Jevon Daniels (File photograph)

The jury in a Supreme Court murder trial heard yesterday how a man discovered a body after he went to a West End park to fly kites.

Evidence was read from a statement given by Noel Simons, who wrote that he found the body of Jevon Daniels on June 17, 2016, near an area of waste ground adjoining Ireland Rangers Field on Ireland Island, Sandys.

“I was freaked out,” Mr Simons wrote after he described finding the remains. “In fact, I’m still freaked out.”

The evidence was read out during the trial of Gavin Providence, who has denied the murder of Mr Daniels.

Mr Simons, who flew kites for a hobby, wrote that he visited the area at about 12.45pm and parked his motorcycle underneath a tree for some shade.

He said he began to set up his kite when he smelt something “funny” from bushes near by.

Mr Simons described the stench as “like a dead animal, but stronger”.

He added that after looking through the bushes, he found a large mass wrapped in a large trash bag and covered in flies.

Mr Simons said: “I thought it was an animal wrapped up.”

He added: “It looked like a bunch of black trash bags were taped together with blue painting tape.

“It looked like it had been thrown there.

“I tapped it with my foot to check the weight of it, because at that point I wasn’t sure if it was a large animal or a body.

“That’s when I went back and called the Somerset Police Department.”

Christopher Milroy, a criminal pathologist, said he was contacted to give a second opinion on the body after it was confirmed to have been that of Mr Daniels.

He said he reviewed the autopsy and toxicology reports, as well as the missing persons report.

Dr Milroy gathered that the deceased was about 35 years old and suffered from extensive decomposition.

There were no injuries found.

However, he told the court that samples from his liver and muscles had traces of 11-hydroxy-THC, a byproduct of cannabis consumption.

Dr Milroy added that alcohol tests were inconclusive as they could only be accurately tested in blood, which was not available given the body’s state of decomposition.

The court heard earlier that Mr Providence and Mr Daniels were housemates who lived in separate apartments in a duplex on the Railway Trail in Sandys.

Mr Daniels was last seen on May 13, and his family became concerned after they had not seen or heard from him in 24 hours.

The mother of Mr Daniels’s child messaged Mr Providence two days after his last sighting to ask if he and seen or heard from Mr Daniels.

Mr Providence said that Mr Daniels had came by the Railway Trail property earlier that morning, but added that he told the victim to leave and never come back.

Mr Daniels’s mother, Gloria Daniels, told the court on Thursday that she learnt from Mr Providence, whose parents owned the property, that he had kicked her son off the premises.

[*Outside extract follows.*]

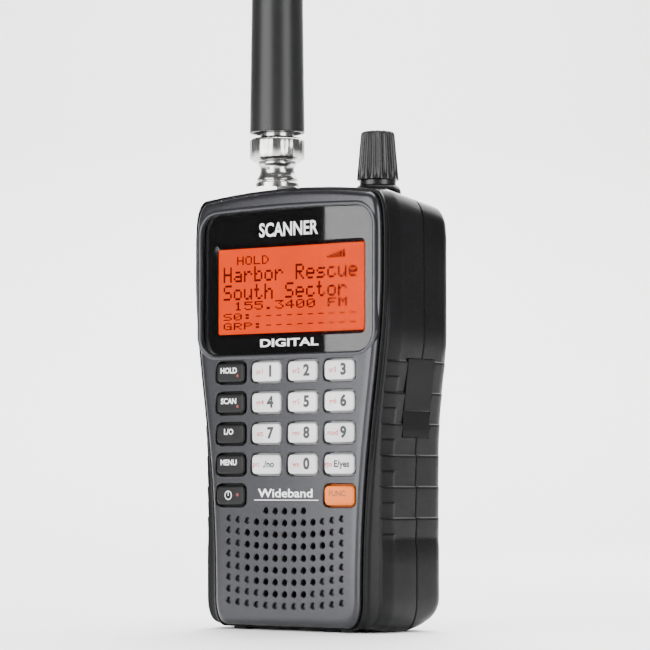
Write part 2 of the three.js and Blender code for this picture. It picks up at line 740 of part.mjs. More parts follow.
const looks = {
  panel: () => finish(0x6b6d72, 0.42, 0.5),
  shell: () => finish(0x1c1c1e, 0.62),
  lens: () => finish(0x101012, 0.06),
  glass: () => finish(0xd9632e, 0.3),
  light: () => finish(0xf2ece0, 0.5),
  lightKey: () => finish(0xd6d5d4, 0.5),
  darkKey: () => finish(0x3a3b3e, 0.5),
  orangeKey: () => finish(0xe09048, 0.5),
  rubber: () => finish(0x202022, 0.85),
  chrome: () => finish(0xc9ccd0, 0.18, 1),
  steel: () => finish(0x8d9094, 0.35, 1),
  board: () => finish(0x1f5a38, 0.5),
  paper: () => finish(0x2a2826, 0.9),
  cloth: () => finish(0x0f0f10, 0.95),
  ferrite: () => finish(0x3b3b3d, 0.6),
  cellWrap: () => finish(0x2f4a7a, 0.4),
  innerPlastic: () => finish(0xb9b6ae, 0.6),
};

// ---- assembly ----

function mesh(name, body, look) {
  const { vertProperties, triVerts } = body.getMesh();
  const geometry = new THREE.BufferGeometry();
  geometry.setAttribute("position", new THREE.BufferAttribute(vertProperties, 3));
  geometry.setIndex(new THREE.BufferAttribute(triVerts, 1));
  geometry.computeVertexNormals();
  const made = new THREE.Mesh(geometry, looks[look]());
  made.name = name;
  return made;
}

function at(group, x, y, z) {
  group.position.set(x, y, z);
  return group;
}

function groupOf(...pieces) {
  const group = new THREE.Group();
  group.add(...pieces);
  return group;
}

const keypad = new THREE.Group();
const keyNames = [
  ["hold", "1", "2", "3"],
  ["scan", "4", "5", "6"],
  ["lockout", "7", "8", "9"],
  ["menu", "dot", "0", "enter"],
  ["power", null, null, "function"],
];
keyNames.forEach((names, row) =>
  names.forEach((name, column) => {
    if (name === null) return;
    const look = name === "function" ? "orangeKey" : column === 0 ? "darkKey" : "lightKey";
    keypad.add(at(mesh("key_" + name, keyBody(), look), keyColumn(column), 0, keyRow(row)));
  }),
);

const cells = new THREE.Group();
[-1, 0, 1].forEach((i) =>
  cells.add(at(mesh("cell_" + (i + 2), cellBody(), "cellWrap"), i * (cell.diameter + cell.side), cellY, cellFoot)));

const screws = new THREE.Group();
screwRows.forEach((z, row) =>
  [-bossX, bossX].forEach((x, column) =>
    screws.add(at(mesh("case_screw_" + (2 * row + column + 1), caseScrew(), "steel"), x, backFace - 0.2, z))));

const aerial = groupOf(
  mesh("aerial_socket", aerialSocket(), "chrome"),
  mesh("aerial_nut", aerialNut(), "chrome"),
  mesh("aerial_ring", aerialRing(), "chrome"),
  mesh("aerial_plug", aerialPlug(), "chrome"),
  mesh("aerial_whip", aerialWhip(), "rubber"),
);

const dialGroup = groupOf(
  mesh("dial_collar", dialCollar(), "shell"),
  mesh("dial_knob", dialKnob(), "rubber"),
  mesh("dial_shaft", dialShaft(), "steel"),
  mesh("encoder_rotor", encoderRotor(), "steel"),
  mesh("encoder_body", encoderBody(), "steel"),
);

const clipGroup = groupOf(
  mesh("clip_bracket", clipBracket(), "shell"),
  mesh("clip_lever", clipLever(), "shell"),
  mesh("clip_pin", clipPin(), "steel"),
  at(mesh("clip_screw", clipScrew(), "steel"), 0, clip.plate - 0.7 + GAP, clip.screwZ),
);

const scanner = groupOf(
  mesh("front_case", frontCase(), "shell"),
  mesh("rear_case", rearCase(), "shell"),
  mesh("battery_door", batteryDoor(), "shell"),
  mesh("front_panel", frontPanel(), "panel"),
  mesh("display_lens", lensSlab(0, frontFace + lens.sink, frontFace + lens.sink + lens.thick), "lens"),
  mesh("display_glass", lcdPlate(lcd.margin, lcd.front, lcd.front + lcd.glass), "glass"),
  mesh("display_light", lcdPlate(lcd.margin, lcd.lightFront, lcd.lightFront + lcd.light), "light"),
  mesh("display_frame", lcdFrame(), "innerPlastic"),
  mesh("keypad_mat", keypadMat(), "rubber"),
  mesh("main_board", mainBoard(), "board"),
  mesh("shield_can", shieldCan(), "steel"),
  mesh("speaker_cloth", speakerCloth(), "cloth"),
  mesh("speaker_frame", speakerFrame(), "steel"),
  mesh("speaker_cone", speakerCone(), "paper"),
  mesh("speaker_magnet", speakerMagnet(), "ferrite"),
  mesh("contact_lower", contactPlate(bayFloor + GAP, 0.5, 1.2), "steel"),
  mesh("contact_upper", contactPlate(bayRoof - GAP - 0.5, 0.5, -0.9), "steel"),
  mesh("port_flap", portFlap(), "rubber"),
  mesh("usb_socket", usbSocket(), "steel"),
  at(mesh("phone_socket", phoneSocket(), "innerPlastic"), 0, topY, deck),
  keypad,
  cells,
  screws,
  at(aerial, aerialX, topY, deck),
  at(dialGroup, dialX, topY, deck),
  at(clipGroup, 0, backFace, clipZ),
);

const extent = new THREE.Box3().setFromObject(scanner);
const middle = extent.getCenter(new THREE.Vector3());
scanner.position.set(-middle.x, -middle.y, -extent.min.z);

export default scanner;
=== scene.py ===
from math import atan2, cos, hypot, pi, radians, sin, sqrt

import bmesh
import bpy
import numpy as np
from mathutils import Matrix, Vector


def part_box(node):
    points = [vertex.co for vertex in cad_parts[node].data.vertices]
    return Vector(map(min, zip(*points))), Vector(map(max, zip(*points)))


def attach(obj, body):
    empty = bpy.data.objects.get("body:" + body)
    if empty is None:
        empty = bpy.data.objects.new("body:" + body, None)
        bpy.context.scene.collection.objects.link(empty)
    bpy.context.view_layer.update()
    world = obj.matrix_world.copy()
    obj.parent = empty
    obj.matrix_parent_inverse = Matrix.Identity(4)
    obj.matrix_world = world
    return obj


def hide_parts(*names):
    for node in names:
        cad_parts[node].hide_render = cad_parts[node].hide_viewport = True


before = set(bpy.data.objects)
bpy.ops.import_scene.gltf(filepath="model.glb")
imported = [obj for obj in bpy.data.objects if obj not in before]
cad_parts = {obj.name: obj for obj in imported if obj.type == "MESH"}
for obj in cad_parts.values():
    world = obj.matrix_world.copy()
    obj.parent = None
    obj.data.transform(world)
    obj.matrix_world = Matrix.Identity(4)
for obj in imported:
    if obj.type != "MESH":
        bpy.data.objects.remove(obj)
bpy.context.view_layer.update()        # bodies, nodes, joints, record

# A handheld radio scanner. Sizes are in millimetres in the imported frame: X to the right seen from
# the front, the front facing -Y, Z up. Every mesh is scaled to metres as it is made.
MM = 0.001
WELD = 0.002 * MM


def cad(node):
    """A CAD node's lowest and highest corner in millimetres."""
    low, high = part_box(node)
    return low / MM, high / MM


def middle(node):
    """The middle of a CAD node's box in millimetres."""
    low, high = cad(node)
    return [(a + b) / 2 for a, b in zip(low, high)]


# ---- sizes: those of the CAD come from the frame ----

GAP = 0.3  # between two CAD pieces that touch
PANEL_LOW, PANEL_HIGH = cad("front_panel")
LENS_LOW, LENS_HIGH = cad("display_lens")
GLASS_LOW, GLASS_HIGH = cad("display_glass")
DOOR_HIGH = cad("battery_door")[1]
FLAP_LOW, FLAP_HIGH = cad("port_flap")

FRONT = PANEL_LOW.y
PANEL_BACK = PANEL_HIGH.y
PARTING_FRONT = cad("front_case")[1].y
PARTING_REAR = PARTING_FRONT + GAP
BACK = cad("rear_case")[1].y
HEIGHT = PANEL_HIGH.z
HEAD = cad("front_case")[1].x  # half the case's width at its head, and at its grip
GRIP = HEAD - 2.6
PANEL_HEAD = PANEL_HIGH.x  # the same of the panel
PANEL_FOOT = GRIP - 6.2
PANEL_BOTTOM = PANEL_LOW.z
WAIST_LOW = cad("key_menu")[0].z + 2.9  # the case swells between these two heights
WAIST_HIGH = LENS_LOW.z + 5.7
SIDE_BOTTOM = 9.0  # the sides run between these two, with rounded corners beyond
SIDE_TOP = HEIGHT - 13.0

CASE_CORNER = 5.5
CASE_CROWN = 1.2
BACK_ROUND = 5.0
HEEL = 8.5
HEEL_RUN = 15.4
FOOT_LIFT = 1.2
TOP_FALL = 3.0
FALL_START = FRONT + 7
RIB_TOP = FLAP_HIGH.z - 0.4
RIB_PITCH = 8.3
RIB_DEPTH = 0.5
DOOR_PLATE = 1.7

SCREEN_MARGIN = 1.6  # how far the display glass runs on behind the window's edge
SCREEN_RAISE = 0.3  # how much more it does so above and below
SCREEN_HALF = GLASS_HIGH.x - SCREEN_MARGIN
SCREEN_BOTTOM = GLASS_LOW.z + SCREEN_MARGIN + SCREEN_RAISE
SCREEN_TOP = GLASS_HIGH.z - SCREEN_MARGIN - SCREEN_RAISE
LENS_HALF = LENS_HIGH.x
LENS_TOP = LENS_HIGH.z - 0.9
LENS_FRONT = FRONT + 0.8
LENS_CORNER = 5.5

DIAL_X, TOP_Y, _ = middle("dial_knob")
AERIAL_X = middle("aerial_whip")[0]
DECK = cad("dial_collar")[0].z - GAP  # the seats of aerial and dial
BEYOND = 20  # how far a cutter runs on into the open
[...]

She added that she had offered to collect her son’s belongings, but wound up having to collect them from the Bermuda Police Service.

The trial, before Puisne Judge Juan Wolffe, continues and is expected to last three weeks.

• It is The Royal Gazette’s policy not to allow comments on stories regarding criminal court cases. This is to prevent any statements being published that may jeopardise the outcome of that case.